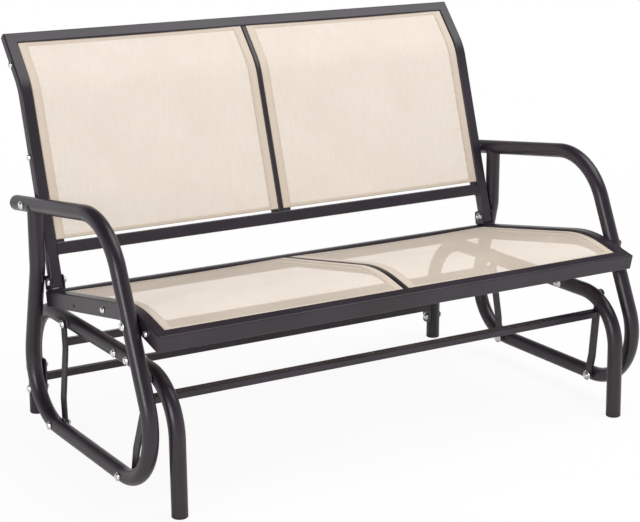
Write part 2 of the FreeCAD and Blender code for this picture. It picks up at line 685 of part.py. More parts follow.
def rear_stretcher():
    """Square tube between the rear legs, with a bolted plate welded on each end."""
    bar = new_body("stretcher_bar", "0", "stretcher_y", "stretcher_height")
    sketch = new_sketch(bar, "stretcher_section", "YZ_Plane")
    half = "stretcher_width / 2"
    add_box_ring(sketch, f"-{half}", half, f"-{half}", half, "stretcher_wall", "2 * stretcher_wall")
    pad(bar, "stretcher_tube", sketch, f"2 * ({BASE_INNER} - seat_gap - plate_thickness)")
    leg_y, _ = rear_leg("stretcher_height")
    plate = new_body("stretcher_plate", f"{BASE_INNER} - seat_gap - plate_thickness")
    outline = new_sketch(plate, "stretcher_plate_outline", "YZ_Plane")
    add_rounded_box(outline, f"{leg_y} - plate_width / 2", f"{leg_y} + plate_width / 2",
                    "stretcher_height - plate_length / 2", "stretcher_height + plate_length / 2",
                    "plate_width / 4")
    for across, up in PLATE_BOLTS:
        add_circle(outline, across, up, HOLE)
    pad(plate, "stretcher_plate_sheet", outline, "plate_thickness", both_ways=False)
    return fuse("rear_stretcher", [bar, plate, mirrored(plate, "stretcher_plate_left")])


def build_base():
    """Every piece that stands still."""
    nodes = pair(base_front_tube, "base_front_tube") + pair(base_rear_tube, "base_rear_tube")
    nodes.append(both_sides("base_joint_sleeves", [joint_sleeve("base_joint_sleeve")]))
    rise = "arch_height - foot_plug_flange"
    front_lean = f"atan2(arch_front_y + foot_half_depth; {rise})"
    rear_lean = f"atan2(arch_rear_y - foot_half_depth; {rise})"
    plugs = [foot_plug("front_foot_plug", "-foot_half_depth", front_lean),
             foot_plug("rear_foot_plug", "foot_half_depth", rear_lean)]
    nodes.append(both_sides("foot_plugs", plugs))
    nodes.append(rear_stretcher())
    outer = f"{BASE_OUTER} + seat_gap"
    face = f"{BASE_INNER} - seat_gap"
    nodes += bolted("base_joint", JOINT_BOLTS, outer, face, f"{face} - nut_depth - joint_bolt_end")
    plate_face = f"{face} - plate_thickness - seat_gap"
    nodes += bolted("stretcher", PLATE_BOLTS, outer, plate_face, f"{plate_face} - nut_depth - bolt_end")
    return nodes + top_pivots()


def top_pivots():
    """The hangers' top bolts, and the threaded bosses that hold them in the base tubes."""
    inner = f"{BASE_OUTER} - boss_length"
    bolts = []
    bosses = []
    for name, spot in (("rear", REAR_TOP), ("front", FRONT_TOP)):
        bolts.append(bolt(name + "_top_pivot_bolt", spot, TOP_HEAD_X, f"{inner} - bolt_end"))
        outside = rod(name + "_boss_outside", "boss_diameter / 2", inner, *spot, "boss_length")
        thread = rod(name + "_boss_thread", "bolt_diameter / 2 + running_gap", inner, *spot, "boss_length")
        bosses.append(cut(name + "_boss", outside, thread))
    return [both_sides("top_pivot_bolts", bolts), both_sides("top_pivot_nuts", bosses)]


def bolted(name, spots, outer, face, tip):
    """The bolts and the nuts of one kind of joint, on both sides, as two nodes."""
    bolts = [bolt(f"{name}_bolt_{i}", spot, outer, tip) for i, spot in enumerate(spots, start=1)]
    nuts = [nut(f"{name}_nut_{i}", spot, face) for i, spot in enumerate(spots, start=1)]
    return [both_sides(name + "_bolts", bolts), both_sides(name + "_nuts", nuts)]


# Hangers

# The corner radius of a link's end, as a share of its width: a half would be a full round
ROUND_END = "0.49"


def hanger_link(name, top, bottom):
    """A flat bar with round ends and a joggle, drawn hanging straight down from its top pivot."""
    length, lean = span(top, bottom)
    body = new_body(name, LINK_TOP_X, *top, lean)
    half = "link_thickness / 2"
    path = new_sketch(body, name + "_path", "XZ_Plane")
    add_bent_line(path, [(half, "link_width / 2"), (half, "-link_straight"),
                         (f"{half} + {JOGGLE}", f"link_straight - {length}"),
                         (f"{half} + {JOGGLE}", f"-{length} - link_width / 2")], ["link_bend"] * 2)
    lift = "placement(vector(0; 0; link_width / 2); rotation(vector(0; 0; 1); 0))"
    section = new_sketch(body, name + "_section", "XY_Plane", lift)
    add_polygon(section, [("0", "-link_width / 2"), ("link_thickness", "-link_width / 2"),
                          ("link_thickness", "link_width / 2"), ("0", "link_width / 2")])
    doc.recompute()
    bar = body.newObject("PartDesign::AdditivePipe", name + "_bar")
    bar.Profile = section
    bar.Spine = path
    doc.recompute()
    trim(body, name + "_ends", "-link_width / 2", "link_width / 2",
         f"-{length} - link_width / 2", "link_width / 2", f"{ROUND_END} * link_width")
    cut_across(body, name + "_holes", [("0", "0"), ("0", f"-{length}")], "bush_diameter / 2 + press_gap")
    return body


def hanger_bar(name, top, bottom, drop):
    """The square cross bar that is welded between the two links of a hanger."""
    _, lean = span(top, bottom)
    y, z = top
    body = new_body(name, "0", f"{y} + {drop} * sin({lean})", f"{z} - {drop} * cos({lean})", lean)
    sketch = new_sketch(body, name + "_section", "YZ_Plane")
    half = "stretcher_width / 2"
    add_box_ring(sketch, f"-{half}", half, f"-{half}", half, "stretcher_wall", "2 * stretcher_wall")
    pad(body, name + "_tube", sketch, f"2 * {LINK_TOP_X}")
    return body


def bush(name, spot, flange_x, barrel_x, barrel_length, play):
    """A flanged plastic bush on its bolt, bored with a radial play."""
    y, z = spot
    flange = rod(name + "_flange", "bush_flange_diameter / 2", flange_x, y, z, "bush_flange")
    barrel = rod(name + "_barrel", "bush_diameter / 2", barrel_x, y, z, barrel_length)
    bore_x = f"{barrel_x} - bush_flange"
    bore = rod(name + "_bore", f"bolt_diameter / 2 + {play}", bore_x, y, z,
               f"{barrel_length} + 2 * bush_flange")
    return cut(name, fuse(name + "_solid", [flange, barrel]), bore)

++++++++

TASK DETAILS
Reproduce the full listing word for word.

EXPECTED ANSWER
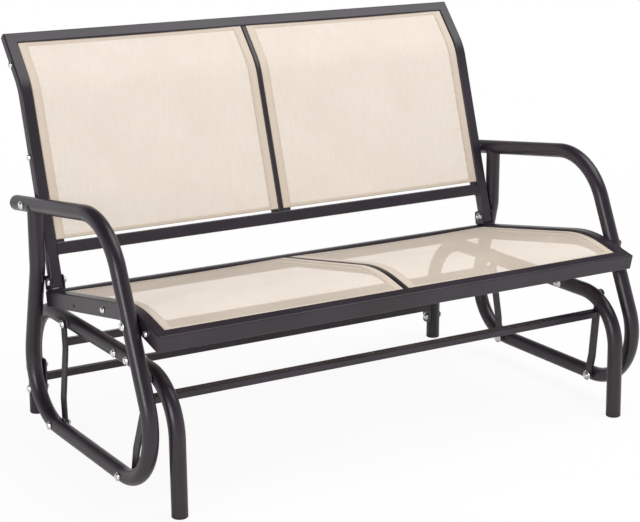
Write part 2 of the FreeCAD and Blender code for this picture. It picks up at line 685 of part.py. More parts follow.
def rear_stretcher():
    """Square tube between the rear legs, with a bolted plate welded on each end."""
    bar = new_body("stretcher_bar", "0", "stretcher_y", "stretcher_height")
    sketch = new_sketch(bar, "stretcher_section", "YZ_Plane")
    half = "stretcher_width / 2"
    add_box_ring(sketch, f"-{half}", half, f"-{half}", half, "stretcher_wall", "2 * stretcher_wall")
    pad(bar, "stretcher_tube", sketch, f"2 * ({BASE_INNER} - seat_gap - plate_thickness)")
    leg_y, _ = rear_leg("stretcher_height")
    plate = new_body("stretcher_plate", f"{BASE_INNER} - seat_gap - plate_thickness")
    outline = new_sketch(plate, "stretcher_plate_outline", "YZ_Plane")
    add_rounded_box(outline, f"{leg_y} - plate_width / 2", f"{leg_y} + plate_width / 2",
                    "stretcher_height - plate_length / 2", "stretcher_height + plate_length / 2",
                    "plate_width / 4")
    for across, up in PLATE_BOLTS:
        add_circle(outline, across, up, HOLE)
    pad(plate, "stretcher_plate_sheet", outline, "plate_thickness", both_ways=False)
    return fuse("rear_stretcher", [bar, plate, mirrored(plate, "stretcher_plate_left")])


def build_base():
    """Every piece that stands still."""
    nodes = pair(base_front_tube, "base_front_tube") + pair(base_rear_tube, "base_rear_tube")
    nodes.append(both_sides("base_joint_sleeves", [joint_sleeve("base_joint_sleeve")]))
    rise = "arch_height - foot_plug_flange"
    front_lean = f"atan2(arch_front_y + foot_half_depth; {rise})"
    rear_lean = f"atan2(arch_rear_y - foot_half_depth; {rise})"
    plugs = [foot_plug("front_foot_plug", "-foot_half_depth", front_lean),
             foot_plug("rear_foot_plug", "foot_half_depth", rear_lean)]
    nodes.append(both_sides("foot_plugs", plugs))
    nodes.append(rear_stretcher())
    outer = f"{BASE_OUTER} + seat_gap"
    face = f"{BASE_INNER} - seat_gap"
    nodes += bolted("base_joint", JOINT_BOLTS, outer, face, f"{face} - nut_depth - joint_bolt_end")
    plate_face = f"{face} - plate_thickness - seat_gap"
    nodes += bolted("stretcher", PLATE_BOLTS, outer, plate_face, f"{plate_face} - nut_depth - bolt_end")
    return nodes + top_pivots()


def top_pivots():
    """The hangers' top bolts, and the threaded bosses that hold them in the base tubes."""
    inner = f"{BASE_OUTER} - boss_length"
    bolts = []
    bosses = []
    for name, spot in (("rear", REAR_TOP), ("front", FRONT_TOP)):
        bolts.append(bolt(name + "_top_pivot_bolt", spot, TOP_HEAD_X, f"{inner} - bolt_end"))
        outside = rod(name + "_boss_outside", "boss_diameter / 2", inner, *spot, "boss_length")
        thread = rod(name + "_boss_thread", "bolt_diameter / 2 + running_gap", inner, *spot, "boss_length")
        bosses.append(cut(name + "_boss", outside, thread))
    return [both_sides("top_pivot_bolts", bolts), both_sides("top_pivot_nuts", bosses)]


def bolted(name, spots, outer, face, tip):
    """The bolts and the nuts of one kind of joint, on both sides, as two nodes."""
    bolts = [bolt(f"{name}_bolt_{i}", spot, outer, tip) for i, spot in enumerate(spots, start=1)]
    nuts = [nut(f"{name}_nut_{i}", spot, face) for i, spot in enumerate(spots, start=1)]
    return [both_sides(name + "_bolts", bolts), both_sides(name + "_nuts", nuts)]


# Hangers

# The corner radius of a link's end, as a share of its width: a half would be a full round
ROUND_END = "0.49"


def hanger_link(name, top, bottom):
    """A flat bar with round ends and a joggle, drawn hanging straight down from its top pivot."""
    length, lean = span(top, bottom)
    body = new_body(name, LINK_TOP_X, *top, lean)
    half = "link_thickness / 2"
    path = new_sketch(body, name + "_path", "XZ_Plane")
    add_bent_line(path, [(half, "link_width / 2"), (half, "-link_straight"),
                         (f"{half} + {JOGGLE}", f"link_straight - {length}"),
                         (f"{half} + {JOGGLE}", f"-{length} - link_width / 2")], ["link_bend"] * 2)
    lift = "placement(vector(0; 0; link_width / 2); rotation(vector(0; 0; 1); 0))"
    section = new_sketch(body, name + "_section", "XY_Plane", lift)
    add_polygon(section, [("0", "-link_width / 2"), ("link_thickness", "-link_width / 2"),
                          ("link_thickness", "link_width / 2"), ("0", "link_width / 2")])
    doc.recompute()
    bar = body.newObject("PartDesign::AdditivePipe", name + "_bar")
    bar.Profile = section
    bar.Spine = path
    doc.recompute()
    trim(body, name + "_ends", "-link_width / 2", "link_width / 2",
         f"-{length} - link_width / 2", "link_width / 2", f"{ROUND_END} * link_width")
    cut_across(body, name + "_holes", [("0", "0"), ("0", f"-{length}")], "bush_diameter / 2 + press_gap")
    return body


def hanger_bar(name, top, bottom, drop):
    """The square cross bar that is welded between the two links of a hanger."""
    _, lean = span(top, bottom)
    y, z = top
    body = new_body(name, "0", f"{y} + {drop} * sin({lean})", f"{z} - {drop} * cos({lean})", lean)
    sketch = new_sketch(body, name + "_section", "YZ_Plane")
    half = "stretcher_width / 2"
    add_box_ring(sketch, f"-{half}", half, f"-{half}", half, "stretcher_wall", "2 * stretcher_wall")
    pad(body, name + "_tube", sketch, f"2 * {LINK_TOP_X}")
    return body


def bush(name, spot, flange_x, barrel_x, barrel_length, play):
    """A flanged plastic bush on its bolt, bored with a radial play."""
    y, z = spot
    flange = rod(name + "_flange", "bush_flange_diameter / 2", flange_x, y, z, "bush_flange")
    barrel = rod(name + "_barrel", "bush_diameter / 2", barrel_x, y, z, barrel_length)
    bore_x = f"{barrel_x} - bush_flange"
    bore = rod(name + "_bore", f"bolt_diameter / 2 + {play}", bore_x, y, z,
               f"{barrel_length} + 2 * bush_flange")
    return cut(name, fuse(name + "_solid", [flange, barrel]), bore)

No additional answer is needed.